When we derive the regression lines for either variable, FLR or FS, we can think of the other variable as part of the intercept for the line:
For FLR: \[\widehat{\text{LE}} = [33.595 + 0.008\ \text{FS}] + 0.157\ \text{FLR} \] For FS: \[\widehat{\text{LE}} = [33.595 + 0.157\ \text{FLR}] + 0.008\ \text{FS}\]
For FLR, any given FS value will result in the same slope, but the intercept will change. That’s why we say “holding FS constant,” “adjusting for FS,” or “controlling for FS” when we discuss the \(\widehat\beta_1=0.157\) estimate. Depending on the FS value, the intercept will change. So we can write: \[(\widehat{\text{LE}}|FS=3000) = [33.595 + 0.008\cdot 3000] + 0.157\ \text{FLR}= 57.595 + 0.157\ \text{FLR}\]
Try going through the same process for FS when FLR is 30%.

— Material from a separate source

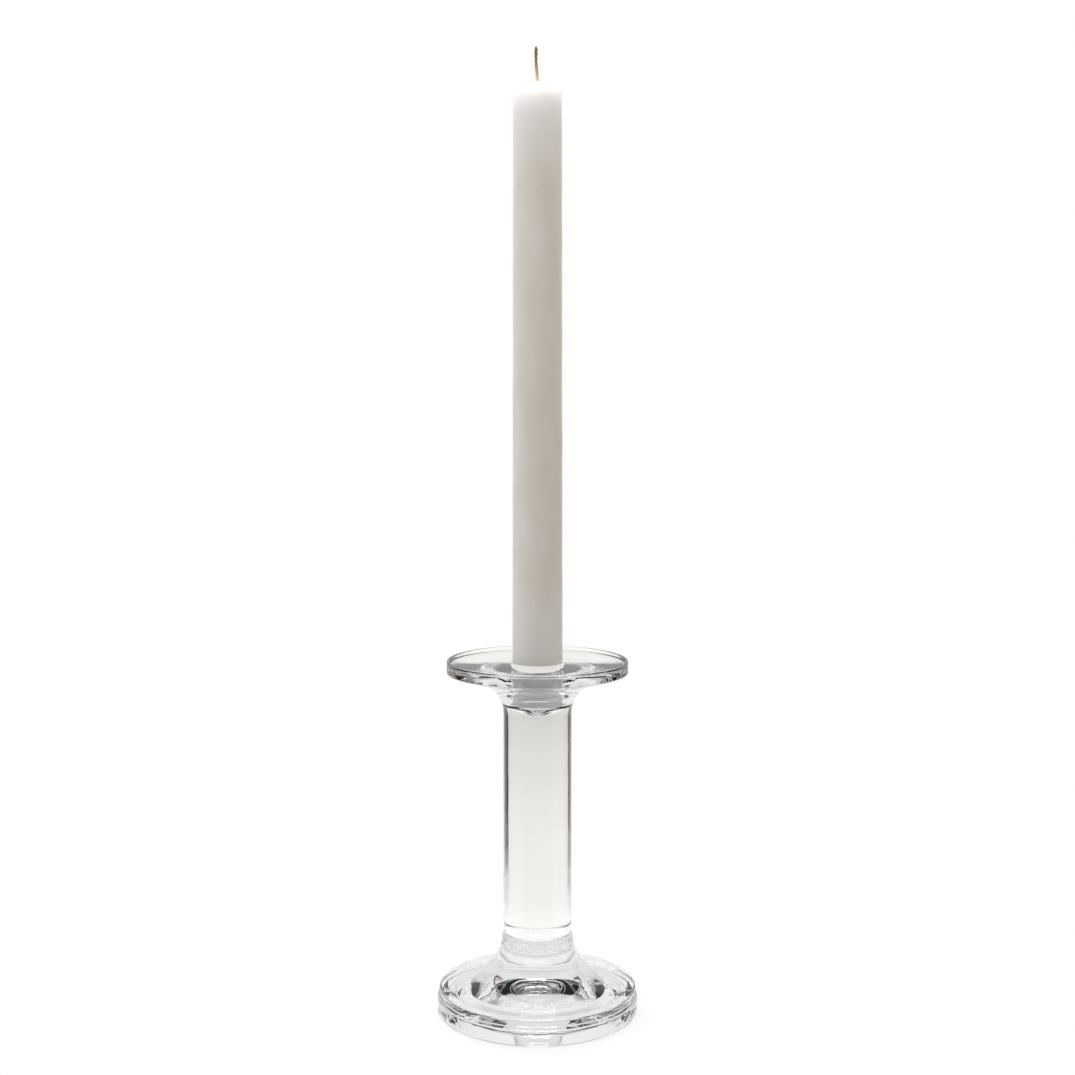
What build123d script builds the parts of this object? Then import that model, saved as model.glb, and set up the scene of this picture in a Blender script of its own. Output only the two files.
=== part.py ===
"""A pressed-glass candlestick with a dinner candle standing in its socket.

Row frame, millimetres: the origin is the centre of the foot's resting ring, on the table, and +Z is up
the candlestick's axis. There are three real pieces: the glass, which is pressed in one, the candle's
wax, and the wick that runs through the wax.
"""

import os
from math import radians, tan

from build123d import *

# ---- Foot ----
foot_r = 44.5            # lower band, the widest part of the candlestick
foot_ledge_r = 44.05     # thin bead between the two bands
foot_top_r = 43.7        # upper band
foot_band_z = 6.8        # top of the lower band
foot_bead_z = 8.3        # top of the bead
foot_h = 11.4            # top of the raised lip round the dish
foot_lip_in_r = 40.0     # inner edge of the lip
dish_r = 37.0            # foot of the lip's inner slope
dish_z = 10.3            # dish floor at its outer edge
dish_low_z = 9.8         # where the dish floor would meet the stem's spread
hollow_r = 42.6          # inner edge of the narrow resting ring underneath
hollow_h = 13.7          # height of the hollow under the foot, at the axis
hollow_top_r = 11.9      # where the hollow's top and its conical side would meet
hollow_round = 44.0

# ---- Stem ----
stem_low_r = 15.17       # column just above its collar
stem_top_r = 14.95       # column under the drip pan: the mould has a slight draft
collar_r = 15.8          # soft collar where the column meets the bell
collar_z = 34.2
bell_z = 30.3            # where the collar's side and the bell's slope would meet
bell_slope = 26.5        # degrees from vertical
bell_round = 9.8
spread_z = 22.1          # crease where the bell turns into the spread above the dish
crease_round = 4.8
spread_corner_r = 31.9
spread_round = 2.8

# ---- Drip pan ----
pan_r = 39.8
pan_top_z = 157.7
pan_rim_low_z = 152.3    # lower edge of the rim
neck_z = 145.4           # where the column and the pan's conical underside would meet
neck_round = 15.2
pan_lip_w = 1.2          # flat top of the rim
pan_floor_r = 38.0
pan_floor_z = 156.0      # tray floor against the rim
mouth_z = 156.9          # tray floor at the socket: it rises so that wax runs outwards

# ---- Socket ----
socket_r = 11.5
socket_z = 138.9         # where the socket's wall and its sloping floor would meet
socket_round = 3.1
dimple_r = 6.2           # bell-shaped hollow in the socket floor, left by the press
dimple_top_z = 136.6
dimple_low_r = 3.1
dimple_z = 134.7

# ---- Candle ----
candle_base_r = 11.0     # a standard 22 mm dinner candle
candle_top_r = 10.4
candle_z = 138.7         # its rounded edge stands just clear of the socket's rounded corner
candle_top_z = 404.5
wick_r = 0.7
wick_recess = 0.5        # the wick stops this far inside the candle's foot
wick_bend_r = 56.0       # each bend of the exposed end
wick_lean = 6.5          # first bend, degrees
wick_unlean = 7.5        # second bend, the other way
wick_tip = 2.7           # straight end
wick_turn = 152.0        # direction that the exposed end leans in, degrees about +Z


def turned(corners):
    """A solid of revolution about Z. Each corner is (radius, height, rounding)."""
    points = [(r, z) for r, z, rounding in corners]
    with BuildPart() as body:
        with BuildSketch(Plane.XZ) as section:
            with BuildLine():
                Polyline(*points, close=True)
            make_face()
            for r, z, rounding in corners:
                if rounding > 0:
                    corner = section.vertices().sort_by_distance((r, z))[0]
                    fillet(corner, rounding)
        revolve(axis=Axis.Z)
    return body.part


def glass_corners():
    """Half section of the glass, from the axis underneath, up the outside and down into the socket."""
    spread_r = collar_r + (bell_z - spread_z) * tan(radians(bell_slope))
    underside = [
        (0, hollow_h, 0),
        (hollow_top_r, hollow_h, hollow_round),
        (hollow_r, 0, 0.6),
    ]
    foot = [
        (foot_r, 0, 0.9),
        (foot_r, foot_band_z, 0.55),
        (foot_ledge_r, foot_band_z + 0.2, 0.1),
        (foot_ledge_r, foot_bead_z, 0.3),
        (foot_top_r, foot_bead_z + 0.2, 0.1),
        (foot_top_r, foot_h, 1.0),
        (foot_lip_in_r, foot_h, 0.8),
        (dish_r, dish_z, 1.6),
    ]
    stem = [
        (spread_corner_r, dish_low_z, spread_round),
        (spread_r, spread_z, crease_round),
        (collar_r, bell_z, bell_round),
        (collar_r, collar_z, 0.6),
        (stem_low_r, collar_z + 1.0, 0.8),
        (stem_top_r, neck_z, neck_round),
    ]
    pan = [
        (pan_r, pan_rim_low_z, 0.5),
        (pan_r, pan_top_z, 0.7),
        (pan_r - pan_lip_w, pan_top_z, 0.5),
        (pan_floor_r, pan_floor_z, 0.9),
    ]
    socket = [
        (socket_r, mouth_z, 0.4),
        (socket_r, socket_z, socket_round),
        (dimple_r, dimple_top_z, 1.8),
        (dimple_low_r, dimple_z, 1.5),
        (0, dimple_z, 0),
    ]
    return underside + foot + stem + pan + socket


def candle_corners():
    """Half section of the wax, with the wick's channel along its axis."""
    return [
        (wick_r, candle_z, 0),
        (candle_base_r, candle_z, 1.2),
        (candle_top_r, candle_top_z, 0.9),
        (wick_r, candle_top_z, 0),
    ]


def make_wick():
    """The wick: straight inside the wax, then a loose double bend at the exposed end."""
    leaning = Plane.XZ.rotated((0, 0, wick_turn))
    with BuildPart() as wick:
        with BuildLine(leaning) as path:
            inside = Line((0, candle_z + wick_recess), (0, candle_top_z))
            first = JernArc(start=inside @ 1, tangent=inside % 1, radius=wick_bend_r, arc_size=-wick_lean)
            second = JernArc(start=first @ 1, tangent=first % 1, radius=wick_bend_r, arc_size=wick_unlean)
            Line(second @ 1, second @ 1 + (second % 1) * wick_tip)
        with BuildSketch(Plane.XY.offset(candle_z + wick_recess)):
            Circle(wick_r)
        sweep(path=path.line)
    return wick.part


pieces = {
    "glass_candlestick": turned(glass_corners()),
    "candle": turned(candle_corners()),
    "wick": make_wick(),
}

os.makedirs("parts", exist_ok=True)
for name, piece in pieces.items():
    piece.label = name
    export_step(piece, f"parts/{name}.step")
    print(name, round(piece.volume / 1000, 2), "cm3", piece.bounding_box().size)
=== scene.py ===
"""Looks of a pressed-glass candlestick with a dinner candle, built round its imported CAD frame.

The scene is in metres in the row frame: the origin is the centre of the foot on the table and +Z is up.
Sizes and meshes are worked out in millimetres, and are multiplied by MM when they enter the scene.
"""

import math
import random

import bpy
import numpy as np
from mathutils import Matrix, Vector


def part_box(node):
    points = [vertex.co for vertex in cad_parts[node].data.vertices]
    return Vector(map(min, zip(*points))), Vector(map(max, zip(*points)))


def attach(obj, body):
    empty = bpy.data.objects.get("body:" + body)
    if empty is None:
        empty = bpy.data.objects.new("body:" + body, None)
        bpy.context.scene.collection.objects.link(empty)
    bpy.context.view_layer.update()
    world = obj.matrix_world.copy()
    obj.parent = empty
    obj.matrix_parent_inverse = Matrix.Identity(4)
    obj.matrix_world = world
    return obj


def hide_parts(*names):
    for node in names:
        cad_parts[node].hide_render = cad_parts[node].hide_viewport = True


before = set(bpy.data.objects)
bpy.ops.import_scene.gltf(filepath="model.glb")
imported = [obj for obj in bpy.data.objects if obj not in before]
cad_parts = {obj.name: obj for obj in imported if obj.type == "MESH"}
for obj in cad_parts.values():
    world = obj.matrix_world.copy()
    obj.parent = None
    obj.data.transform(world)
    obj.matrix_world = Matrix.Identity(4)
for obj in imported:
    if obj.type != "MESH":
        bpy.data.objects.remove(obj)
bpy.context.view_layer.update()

MM = 0.001
TURN = 2 * math.pi
DEGREES = 180 / math.pi
SEED = 7

glass_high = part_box("glass_candlestick")[1]
candle_low, candle_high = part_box("candle")
wick_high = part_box("wick")[1]

# ---- Sizes in millimetres and angles in radians: the CAD model's, unless a comment says otherwise ----
FOOT_R = glass_high.x / MM
FOOT_LEDGE_R = FOOT_R - 0.45
FOOT_TOP_R = FOOT_R - 0.8
FOOT_BAND_Z = 6.8
FOOT_BEAD_Z = 8.3
FOOT_H = 11.4
FOOT_LIP_IN_R = 40.0
DISH_R = 37.0
DISH_Z = 10.3
DISH_LOW_Z = 9.8
HOLLOW_R = 42.6
HOLLOW_TOP_R = 11.9
HOLLOW_H = 13.7
HOLLOW_ROUND = 44.0
STEM_LOW_R = 15.17
STEM_TOP_R = 14.95
COLLAR_R = 15.8
COLLAR_Z = 34.2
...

3. I know we can’t really do visualizations past 3 coefficients but I still can’t really wrap my head around how this will work once we add a third covariate to the model.
Yeah… this is a tough one! You can try to think of the fitted Y \(\widehat{Y}|X\) as being built from all the covariate values, and really just the equation for the best-fit line that we estimate. At three covariates, we need to let go of some of the visualizations.

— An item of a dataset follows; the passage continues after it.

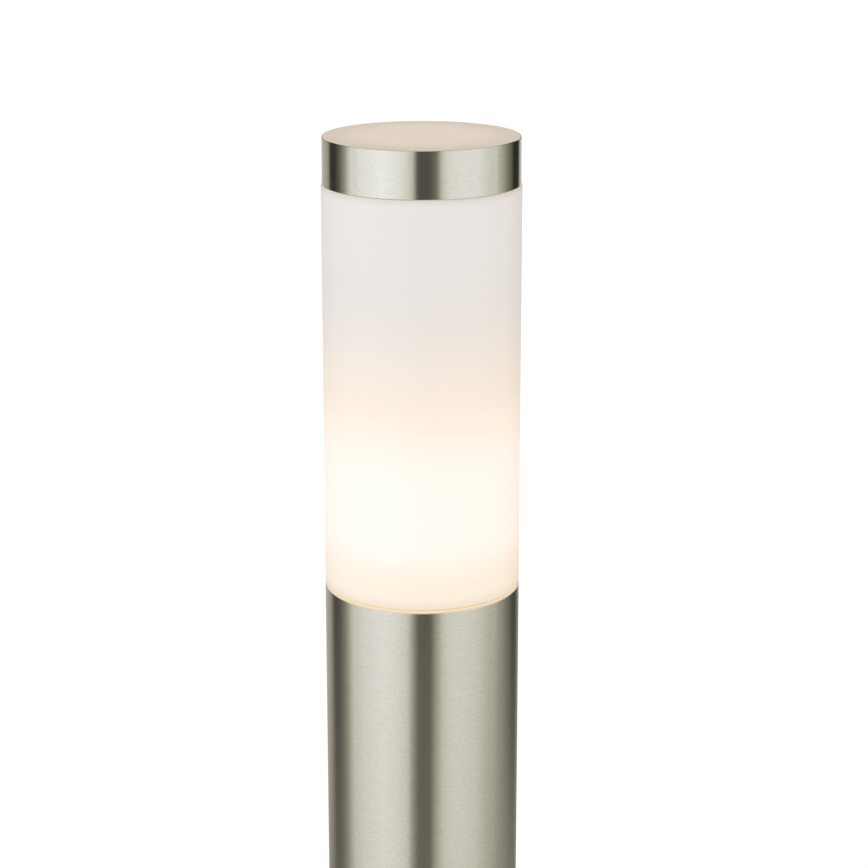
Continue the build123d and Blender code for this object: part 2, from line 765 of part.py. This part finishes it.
# ---------------------------------------------------------------- export
pieces = {
    "base_gasket": base_gasket,
    "base_flange": base_flange,
    "cable_entry_grommet": cable_entry_grommet,
    "base_spigot": base_spigot,
    "post_nuts": post_nuts,
    "post_screws": post_screws,
    "post": post,
    "lampholder_bridge": lampholder_bridge,
    "gear_tray": gear_tray,
    "tray_grommet": tray_grommet,
    "lampholder_bracket": lampholder_bracket,
    "bracket_screws": bracket_screws,
    "terminal_block": terminal_block,
    "terminal_inserts": terminal_inserts,
    "terminal_screws": terminal_screws,
    "terminal_block_screws": terminal_block_screws,
    "earth_washer": earth_washer,
    "earth_lug": earth_lug,
    "earth_screw": earth_screw,
    "earth_nut": earth_nut,
    "live_wire": live_wire,
    "neutral_wire": neutral_wire,
    "earth_wire": earth_wire,
    "lampholder_body": lampholder_body,
    "lampholder_screws": lampholder_screws,
    "lampholder_shell": lampholder_shell,
    "lampholder_contact": lampholder_contact,
    "lampholder_terminals": lampholder_terminals,
    "lampholder_terminal_screws": lampholder_terminal_screws,
    "lamp_contact": lamp_contact,
    "lamp_insulator": lamp_insulator,
    "lamp_screw_shell": lamp_screw_shell,
    "lamp_housing": lamp_housing,
    "lamp_led_board": lamp_led_board,
    "lamp_leds": lamp_leds,
    "lamp_globe": lamp_globe,
    "diffuser": diffuser,
    "top_cap": top_cap,
    "cap_stud": cap_stud,
    "cap_gasket": cap_gasket,
    "cap_washer": cap_washer,
    "cap_nut": cap_nut,
    "spigot_o_ring": spigot_o_ring,
    "rim_gasket": rim_gasket,
}
os.makedirs("parts", exist_ok=True)
for name, piece in pieces.items():
    piece.part.label = name
    export_step(piece.part, f"parts/{name}.step")
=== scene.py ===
"""Looks of the bollard light: a studio, a finely turned cap, and a material for every piece."""

import json
from math import cos, pi, radians, sin

import bmesh
import bpy
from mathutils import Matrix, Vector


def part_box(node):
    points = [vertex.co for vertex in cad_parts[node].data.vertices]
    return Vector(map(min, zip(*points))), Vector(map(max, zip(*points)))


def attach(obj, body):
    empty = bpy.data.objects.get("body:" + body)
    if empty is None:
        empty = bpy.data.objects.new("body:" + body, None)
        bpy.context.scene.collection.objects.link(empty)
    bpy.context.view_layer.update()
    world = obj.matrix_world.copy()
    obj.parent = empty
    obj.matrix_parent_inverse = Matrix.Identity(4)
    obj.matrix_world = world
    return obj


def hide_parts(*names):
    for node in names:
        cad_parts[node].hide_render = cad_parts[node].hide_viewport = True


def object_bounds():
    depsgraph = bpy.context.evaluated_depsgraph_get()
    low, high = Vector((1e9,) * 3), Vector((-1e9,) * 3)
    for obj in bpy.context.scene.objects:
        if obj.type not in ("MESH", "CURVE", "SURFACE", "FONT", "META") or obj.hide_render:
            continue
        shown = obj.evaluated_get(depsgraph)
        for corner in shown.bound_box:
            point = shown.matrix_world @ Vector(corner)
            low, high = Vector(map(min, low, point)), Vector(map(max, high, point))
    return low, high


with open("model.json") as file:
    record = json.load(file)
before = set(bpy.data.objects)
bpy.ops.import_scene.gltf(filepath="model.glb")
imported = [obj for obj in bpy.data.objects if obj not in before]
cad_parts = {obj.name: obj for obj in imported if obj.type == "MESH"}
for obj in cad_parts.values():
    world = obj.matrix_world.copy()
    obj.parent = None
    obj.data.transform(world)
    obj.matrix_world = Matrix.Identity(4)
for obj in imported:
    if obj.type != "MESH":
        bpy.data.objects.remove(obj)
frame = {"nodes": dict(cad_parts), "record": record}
cad_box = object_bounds()
scene = bpy.context.scene
TOP = cad_box[1].z

# ---------------------------------------------------------------- camera
# The view looks down on the head from in front, a little to the right of the post's axis.
CAMERA_DISTANCE = 0.888
CAMERA_RISE = 0.1331  # above the cap
CAMERA_PITCH = 15.67
CAMERA_SWING = 0.30
LENS = 98.9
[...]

4. Still a little unsure about OLS
I was going to write out an explanation to this, but then I wrote my explanation to the below question. I honestly think it helps bring context to OLS and talk about it in a new way that might help if it’s been confusing so far.
5. We keep getting back to \(\widehat{Y}\), \(Y_i\), and \(\overline{Y}\) and their relationship to the population parameter estimates. Can you clarify this?
I think it’ll be helpful to use the dataset I created from our quiz. I still think this relationship is best communicated with simple linear regression. What you didn’t see on the quiz was that I simulated the data:
Then we can look at the scatterplot:
library(ggplot2)
ggplot(df, aes(x = x, y = y)) +
geom_point(size = 1) +
geom_smooth(method = "lm", se = FALSE, linewidth = 1, colour="#F14124") +
labs(x = "Age (years)",
y = "Peak exercise heart rate (bpm)",
title = "Peak exercise heart rate vs. Age") +
theme(axis.title = element_text(size = 11),
axis.text = element_text(size = 11),
title = element_text(size = 11))
Each point represents an observation \((X_i, Y_i)\). That is where we get \(Y_i\) from
The red line represents \(\widehat{Y}\). We can look at each \(\widehat{Y}|X\), so we look at the expected \(Y\) at a specific age like 70 years old.
Now we need to find \(\overline{Y}\). This does not take \(X\) into account. So we can look at the observed \(Y\)’s and find the mean
ggplot(df, aes(HR)) + geom_histogram()
mean(df$HR)[1] 162.8725
Then we can draw a line on the scatterplot for \(\overline{Y}\):
ggplot(df, aes(x = x, y = y)) +
geom_point(size = 1) +
geom_smooth(method = "lm", se = FALSE, linewidth = 1, colour="#F14124") +
labs(x = "Age (years)",
y = "Peak exercise heart rate (bpm)",
title = "Peak exercise heart rate vs. Age") +
theme(axis.title = element_text(size = 11),
axis.text = element_text(size = 11),
title = element_text(size = 11)) +
geom_hline(yintercept = mean(df$HR), linewidth = 1, colour="green")
When we talk about SSY (total variation), we can think of the histogram of the Y’s
ggplot(df, aes(HR)) + geom_histogram() + xlim(100, 225)
Then the total variation of these observed values is related to the \(\sum_{i=1}^n (Y_i - \overline{Y})^2\). Let’s plot \(Y_i - \overline{Y}\):
df = df %>% mutate(y_center = HR - mean(HR))
ggplot(df, aes(y_center)) + geom_histogram() + xlim(-60, 50)+ylim(0, 35)
However, we can fit a regression line to show the relationship between Y and X. For every observation \(X_i\) there is a specific \(\widehat{Y}\) from the regression line. So if we take the difference between the mean Y and the fitted Y, then we get the variation that is explained by the regression.
mod1 = lm(HR ~ Age, data = df)
aug1 = augment(mod1)
df = df %>% mutate(fitted_y = aug1$.fitted,
diff_mean_fit = fitted_y - mean(HR))
ggplot(df, aes(diff_mean_fit)) + geom_histogram() + xlim(-60, 50)+ylim(0, 35)
In the plot above, there is variation! And it means that some of the variation in the plot of Y alone is actually coming from this variation explained by the regression model!!
But there is left over variation that is not explained by the model… What is that? It’s related to our residuals: \(\widehat\epsilon_i = Y_i - \widehat{Y}_i\)
So we’ll calculate the residuals (or more appropriately, use the calculation of the residuals that R gave us)
mod1 = lm(HR ~ Age, data = df)
aug1 = augment(mod1)
df = df %>% mutate(diff_y_fitted = aug1$.resid)
ggplot(df, aes(diff_y_fitted)) + geom_histogram() + xlim(-60, 50) +ylim(0, 35)
Our aim in regression (through ordinary least squares) is to minimize the variance in the above plot. The more variance our model can explain, the less variance in the residuals. In SLR, we can only explain so much variance with a single predictor. As we include more predictors in our model, the model has the opportunity to explain even MORE variance.